Residents stay Residents leave
Vacancies are reused Homes are removed from the local market
Local businesses grow Local businesses are priced out
Culture deepens Culture is repackaged
Affordability is protected Costs rise faster than wages
Newcomers join Newcomers replace
Both may involve new cafés, renovated buildings, or rising interest.  Only one preserves continuity.
 

Why Gentrification Is a Slippery Slope


Once displacement begins, it accelerates.
 
  • Rising rents force renters out
  • Higher prices attract speculative buyers
  • Short-term rentals reduce housing supply
  • Local opposition hardens
  • Trust breaks down
  • Restoration becomes contested, political, and brittle

At that point, even well-intentioned projects struggle to do good.

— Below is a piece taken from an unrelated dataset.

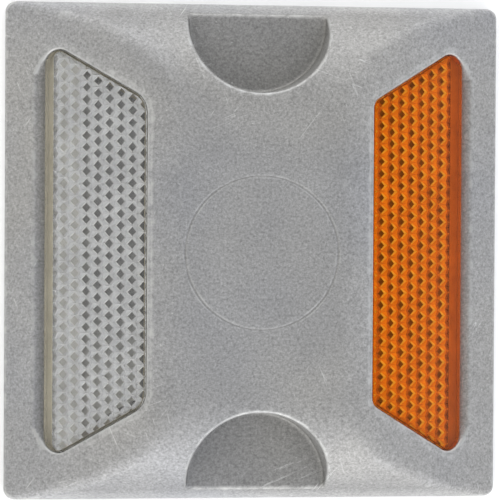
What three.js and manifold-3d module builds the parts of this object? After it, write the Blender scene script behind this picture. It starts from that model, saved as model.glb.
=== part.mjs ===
// Raised pavement marker (road stud): a die-cast aluminium body, 100 x 100 x 20 mm,
// with one clear and one amber reflector set back to back in its two sloped faces.
//
// Millimetres. +Z is up, Z = 0 is the road surface under the body, and the origin is
// the middle of the base. X runs from the clear reflector (-X) to the amber one (+X),
// along the direction of travel. Y runs along the reflectors. The two finger scoops
// are in the +Y and -Y ends.

import * as THREE from "three";
import { mergeVertices } from "three/addons/utils/BufferGeometryUtils.js";
import Module from "manifold-3d";

// ---------------------------------------------------------------- dimensions

// body
const LENGTH = 100; // along X
const WIDTH = 100; // along Y
const HEIGHT = 20;
const CORNER_R = 2.2; // plan corners
const RIM = 2.4; // upright edge under each sloped face
const TOP_HALF = 18.75; // half-width of the flat top, along X
const CROWN_R = 23.5; // rounding of the +Y and -Y ends
const CROWN_Y = 27.0; // where that rounding starts, from the middle
const CROWN_RIM = 1.8; // upright edge under the rounding

// finger scoops
const SCOOP_FLOOR = 9.2; // height of the scoop's floor above the road
const SCOOP_Y = 45.5; // centre of the half-round wall
const SCOOP_R = 14.0; // radius at the floor
const SCOOP_R_TOP = 14.65; // radius at the top, with the mould's draft

// ring line on the flat top, left by the round mould insert
const RING_R = 14.95;
const RING_W = 0.5;
const RING_D = 0.3;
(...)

This is why early identification matters.  Restoration works best before the market overheats.

 

When Restoration Is Still Possible


A community can still be restored without harm when:
 
  • many long-time residents own their homes
  • vacant or underused buildings exist
  • local businesses already serve local needs
  • investment is coming from within the community
  • institutional investors are absent or limited
  • change is gradual and visible, not sudden
  • residents have a voice in the process

These conditions allow improvement without eviction.
 

When Restoration Has Become Gentrification


A community has crossed the line when:
 
  • people must leave for improvement to happen
  • affordability disappears faster than opportunity grows
  • housing becomes an asset class, not shelter
  • culture is marketed more than lived
  • long-time residents feel unwelcome in their own town

At that point, the question is no longer “how do we restore?” It becomes “who is this for?”
 

The Ethical Standard of This Project


Community.Restoration.ICU is guided by a simple standard:

If renewal requires displacement, it is not restoration.

Restoration must allow:
 
  • residents to remain
  • families to build equity
  • small businesses to survive
  • culture to persist across generations

Anything else may be development—but it is not stewardship.

Why This Distinction Matters

California does not lack money. It lacks places where ordinary people can still belong.

True restoration preserves those places.

It ensures that improvement does not come at the cost of erasure, and that progress does not require people to surrender their home, their history, or their future.